The Earth hums. Although inaudible to human ears, powerful ocean waves produce a quasi-harmonic humming sound in the ground that can be detected just about anywhere with seismometers.

Long dismissed as "background noise" by seismologists, a new look at this constant hum is opening a window on ocean activity, providing insight into the Earth's structure that may one day be used to give advance warning of earthquakes.

The restless seas generate enormous amounts of energy that, as it turns out, unsettle the mighty continents, especially during storms.

"Ocean waves hitting the coast of Labrador, Canada, generate seismic waves in California," says Sharon Kedar, a geophysicist at the Jet Propulsion Laboratory and co-author of the study, published Thursday in Science.

These aren't ordinary ocean waves but unusual pressure waves that form when water waves with similar frequencies, but from opposite directions interact, said Kedar. Unlike normal waves, the pressure waves do not lose their strength as they travel to the ocean bottom. When one of these waves interacts with the sea bottom, it produces a small tremor, or microseism, that travels thousands of miles through the solid Earth at about 2.5 miles per second.

Winter storms and steep coastlines produce the right conditions to generate pressure waves, which create these ocean microseisms, he said. Microseismic data readings from a few locations allow scientists to triangulate the location of individual storms in the middle of the Pacific or Atlantic. Some researchers hope they can use the phenomena to assess the strengths of El Niño conditions in the Pacific when little or no direct ocean data is available.

Collectively, these ocean microseisms have an annual cumulative seismic energy comparable to that generated from earthquakes, said Kedar. All that constant low-level energy has another use: detecting changes in the Earth itself.

To understand what's going on deep in the Earth requires seismic data. Until now, only the occasional tremors from earthquakes and big explosions generated such data. Nor were seismometers designed to detect low-frequency tremors or vibrations.

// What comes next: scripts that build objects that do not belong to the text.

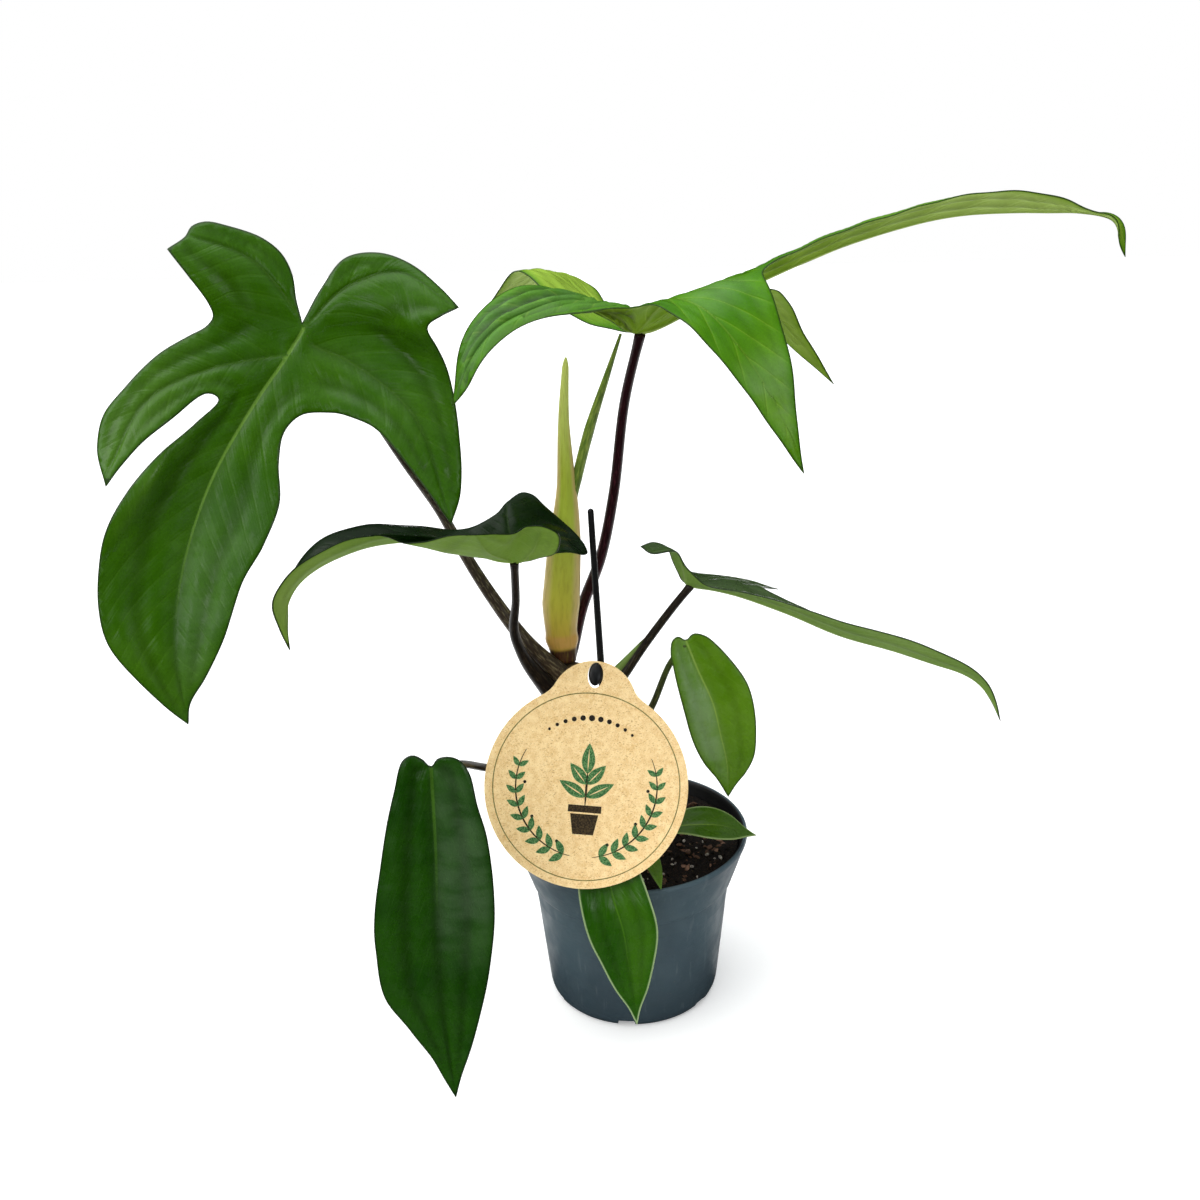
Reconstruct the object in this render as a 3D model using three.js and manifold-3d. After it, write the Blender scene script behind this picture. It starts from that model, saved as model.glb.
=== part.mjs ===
// A potted florida green philodendron in a 12 cm nursery pot, with a card tag on a stick.
// Millimetres, +Z up. The origin is the middle of the pot's base, where it stands.
// The tag faces -Y, and the highest leaf spreads towards +X.

import * as THREE from 'three';
import { mergeVertices } from 'three/addons/utils/BufferGeometryUtils.js';
import Module from 'manifold-3d';

const wasm = await Module();
wasm.setup();

// What the pieces share
const CLEARANCE = 0.3;
const BLADE_THICKNESS = 0.8;
const BLADE_SPACING = 12;
const EDGE_SPACING = 8;
const SMALL_LEAF = 0.65;
const CREASE_WIDTH = 4;
const RIB_STATIONS = 14;
const RIB_REACH = 7;
const STALK_SIDES = 8;
const STALK_STEP = 16;

// Pot: a thin moulded wall with a flared collar, on a flat base with drain slots at its edge
const POT = {
  height: 93,
  rimRadius: 60,
  rimWidth: 2.4,
  rimDepth: 3,
  collarRadius: 52.6,
  collarHeight: 69,
  neckRadius: 50.4,
  neckHeight: 66,
  bodyRadius: 44.3,
  bodyHeight: 7,
  footRadius: 41.2,
  wall: 1.4,
  floor: 2,
  slots: 6,
  slotWidth: 9,
  slotHeight: 4,
  slotInner: 34,
  sides: 44,
};

// Soil: fills the pot to just under the rim, domed and lumpy
const SOIL = {
  height: 86,
  dome: 3,
  lump: 1.6,
  rings: 5,
  sides: 28,
};

// Tag: a disc with a round tab, tilted back, and the stick and peg that it hangs on
const TAG = {
  centre: [-21, -53, 149],
  right: [97, 0, -11],
  up: [10, 45, 93],
  radius: 49,
  tabRadius: 20.9,
  tabRise: 39.6,
  thickness: 0.9,
  holeRise: 53.6,
  holeWidth: 8,
  holeHeight: 13,
};
const STICK = {
  foot: [-6.4, -39.5, 35],
  top: [-16, -14, 277],
  radius: 2.1,
  pegWidth: 6.4,
  pegHeight: 11.2,
  pegBack: 7,
  pegFront: 1.8,
};

// Main stem, from inside the soil up to the crown
const STEM = {
  points: [[-8, 10, 55], [-12, 10, 88], [-16, 9, 112], [-21, 9, 138], [-26, 11, 162], [-30, 13, 182]],
  radius: 6.2,
  nodes: 5,
  nodeBulge: 0.7,
};

// Sheath of the newest leaf, and the rolled leaf that comes out of it
const SHEATH = {
  points: [[-32, 14, 183.4], [-33, 14, 206], [-31, 13, 234], [-28, 12, 271], [-28, 11, 313], [-26, 10, 344]],
  widths: [6.2, 9.4, 8.2, 4.6, 2.7, 1.4],
  flatten: 0.55,
};
const NEW_LEAF = {
  points: [[-27, 14, 258], [-24, 13, 276], [-16, 12, 307], [-7, 11, 334], [0, 9, 355]],
  widths: [1.4, 2.3, 2.3, 1.5, 0.7],
};

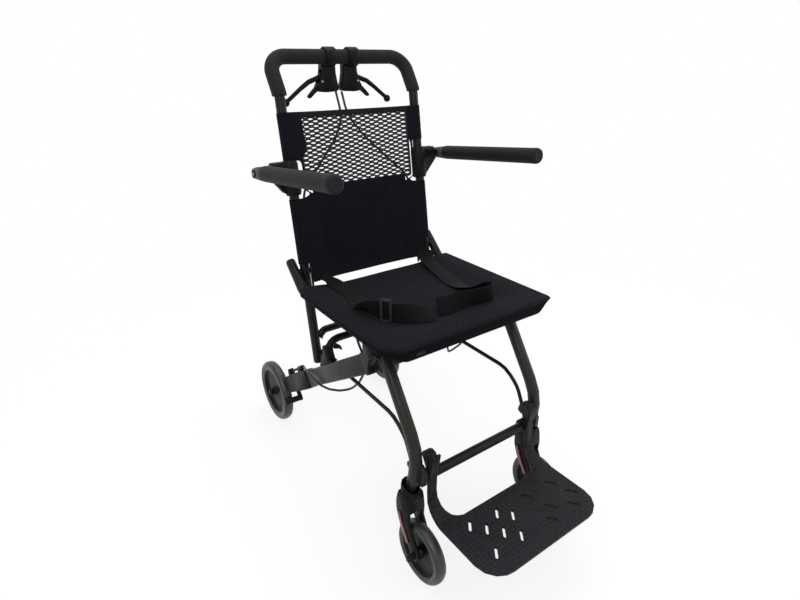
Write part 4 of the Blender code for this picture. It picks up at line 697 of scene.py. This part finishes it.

"Newer digital broadband seismometers can detect the ocean microseisms," said Rob Clayton, a geophysicist at the California Institute of Technology Seismological Laboratory.

A constant flow of seismic data from a region over a long period of time allows the detection of very subtle changes in the Earth, said Clayton. "I think we will be able to monitor a lot of things this way."

Using data from 155 digital broadband seismometers, Clayton said they should be able to detect the seasonal cycle of the filling and pumping out of aquifers in the Los Angeles Basin. That may prove useful in monitoring groundwater levels one day.

But by far the biggest application is in learning more about earthquakes and as a possible early-warning tool. The constant stream of data from ocean microseisms may allow seismologists to detect small vibrations deep within the Earth itself.

"Direct monitoring of the stress changes in a fracture zone is the holy grail of seismology," said Clayton.

In other words, a variation in the Earth's hum in a particular location could be the harbinger of an earthquake. Or it may be just another big storm in the North Pacific. Or it might be something else entirely. It will take some time to figure out how to use this new information, Clayton said.

"If I had to guess, (I'd say) in a year from now we'll have some interesting stuff on how useful this will be."